Je ne vais pas vous donner de solutions dans ces quelques lignes. Je vais vous raconter cette histoire merveilleuse, que j’ai lue dans le livre de Thomas d’Ansembourg (Cessez d’être gentil, soyez vrai, aux Editions de l’Homme). Une histoire qui montre que même dans la pire situation, il faut toujours s’accrocher à l’idée que quelque chose en ressortira. Quoi? Quand on traverse le désespoir et qu’on a l’impression que tout s’écroule, on ne sait pas encore quoi. Mais cela vaut vraiment la peine de prendre son temps et d’espérer que la suite nous offrira une autre vie, différente, que nous goûterons un jour dans la joie. Je vous laisse découvrir….
“Un pauvre chinois suscitait la jalousie des plus riches du pays parcequ’il possédait un cheval blanc extraordinaire. Chaque fois qu’on lui proposait une fortune pour l’animal, le vieillard répondait: “Ce cheval est beaucoup plus qu’un animal pour moi, c’est un ami, je ne peux pas le vendre”.
“Un jour, le cheval blanc disparut. Les voisins rassemblés devant l’étable vide donnèrent leur opinion: “Pauvre idiot, il était prévisible qu’on te le volerait". Pourquoi ne l’as-tu pas vendu? Quel malheur!”. Le paysan se montra plus circonspect: “N’exagérons rien, dit-il. Disons que le cheval ne se trouve plus dans l’étable. C’est un fait. Tout le reste n’est qu’une appréciation de votre part. Comment savoir si c’est un bonheur ou un malheur? Nous ne connaissons qu’un fragment de l’histoire. Qui sait ce qu’il adviendra?”.
Les gens se moquèrent du vieil homme. Ils le considéraient depuis longtemps comme un simple d’esprit. Quinze jours plus tard, le cheval blanc revint. Il n’avait pas été volé, il s’était tout simplement mis au vert et ramenait une douzaine de chevaux sauvages de son escapade. Les villageois s’attroupèrent de nouveau:
“Tu avais raison, ce n’était pas un malheur, mais une bénédiction.
- Je n’irai pas jusque là, fit le paysan. Contentons-nous de dire que le cheval blanc est revenu. Comment savoir si c’est une chance ou une malchance? Ce n’est qu’un épisode. Peut-on connaître le contenu d’un livre en ne lisant qu’une phrase?”.
Les villageois se dispersèrent convaincus que le vieil homme déraisonnait. Recevoir douze beaux chevaux était indubitablement un cadeau du ciel. Qui pouvait le nier? Le fils du paysan entreprit le dressage des chevaux sauvages.
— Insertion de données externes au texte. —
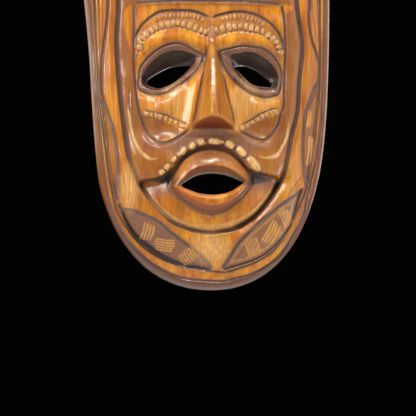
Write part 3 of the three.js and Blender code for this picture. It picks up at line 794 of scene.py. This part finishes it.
def fitted_grid(outline, middle_h, cells, stretch=1.9):
    """A grid rounded to a disc and stretched to an outline, so that its outer rows follow the edge."""
    a, b = np.meshgrid(np.linspace(-1, 1, cells[0] + 1), np.linspace(-1, 1, cells[1] + 1))
    u, v = a * np.sqrt(1 - b * b / 2), b * np.sqrt(1 - a * a / 2)
    reach = np.hypot(u, v)
    angle = np.arctan2(v * stretch, u)
    edge_angle = np.arctan2(outline[:, 1] - middle_h, outline[:, 0])
    edge_radius = np.hypot(outline[:, 1] - middle_h, outline[:, 0])
    order = np.argsort(edge_angle)
    radius = np.interp(angle, edge_angle[order], edge_radius[order], period=2 * math.pi)
    return reach * radius * np.cos(angle), middle_h + reach * radius * np.sin(angle)


def border(rows, columns):
    """Indices round the edge of a grid, counter-clockwise seen from the front."""
    index = np.arange(rows * columns).reshape(rows, columns)
    return np.concatenate([index[0, :-1], index[:-1, -1], index[-1, :0:-1], index[:0:-1, 0]])


def new_object(name, vertices, faces):
    mesh = bpy.data.meshes.new(name)
    mesh.from_pydata(vertices.tolist(), [], faces)
    mesh.validate()
    made = bpy.data.objects.new(name, mesh)
    bpy.context.scene.collection.objects.link(made)
    return made


def slab(name, x, h, depth, back_depths):
    """A closed solid: the grid is its front, then rings go round its side to a flat back."""
    rows, columns = x.shape
    edge = border(rows, columns)
    points = [place(x, h, depth).reshape(-1, 3)]
    for back in back_depths:
        points.append(place(x.ravel()[edge], h.ravel()[edge], np.full(edge.size, float(back))))
    index = np.arange(rows * columns).reshape(rows, columns)
    quads = np.stack([index[:-1, :-1], index[:-1, 1:], index[1:, 1:], index[1:, :-1]], -1).reshape(-1, 4)
    faces = quads.tolist()
    upper = edge
    for ring in range(len(back_depths)):
        lower = rows * columns + ring * edge.size + np.arange(edge.size)
        side = np.stack([upper, lower, np.roll(lower, -1), np.roll(upper, -1)], -1)
        faces += side.tolist()
        upper = lower
    faces.append(upper[::-1].tolist())
    return new_object(name, np.vstack(points), faces)


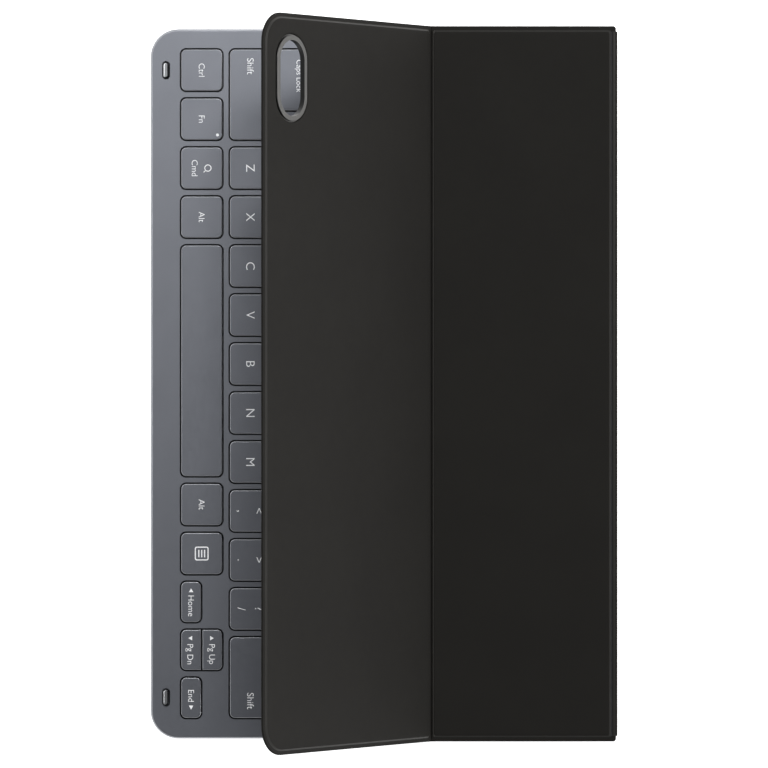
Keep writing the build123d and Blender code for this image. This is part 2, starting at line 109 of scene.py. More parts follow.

L’un d’eux le jeta à terre et le piétina. Les villageois vinrent une fois de plus donner leur avis:
“Pauvre ami! Tu avais raison, ces chevaux sauvages ne t’ont pas porté chance. Voici que ton fils unique est estropié. Qui donc t’aidera dans tes vieux jours? Tu es vraiment à plaindre.
“-Voyons, rétorqua le paysan, n’allez pas si vite. Mon fils a perdu l’usage de ses jambes, c’est tout. Qui dira ce que cela nous aura apporté? La vie se présente par petits bouts, nul ne peut prédire l’avenir.”
Quelques temps plus tard, la guerre éclata et tous les jeunes gens du village furent enrôlés dans l’armée, sauf l’invalide.
“Vieil homme, se lamentèrent les villageois, tu avais raison, ton fils ne peut plus marcher, mais il reste auprès de toi tandis que nos fils vont se faire tuer.”
-Je vous en prie, répondit le paysan, ne jugez pas hâtivement. Vos jeunes sont enrôlés dans l’armée, le mien reste à la maison, c’est tout ce que nous puissions dire. Dieu seul sait si c’est un bien ou un mal”.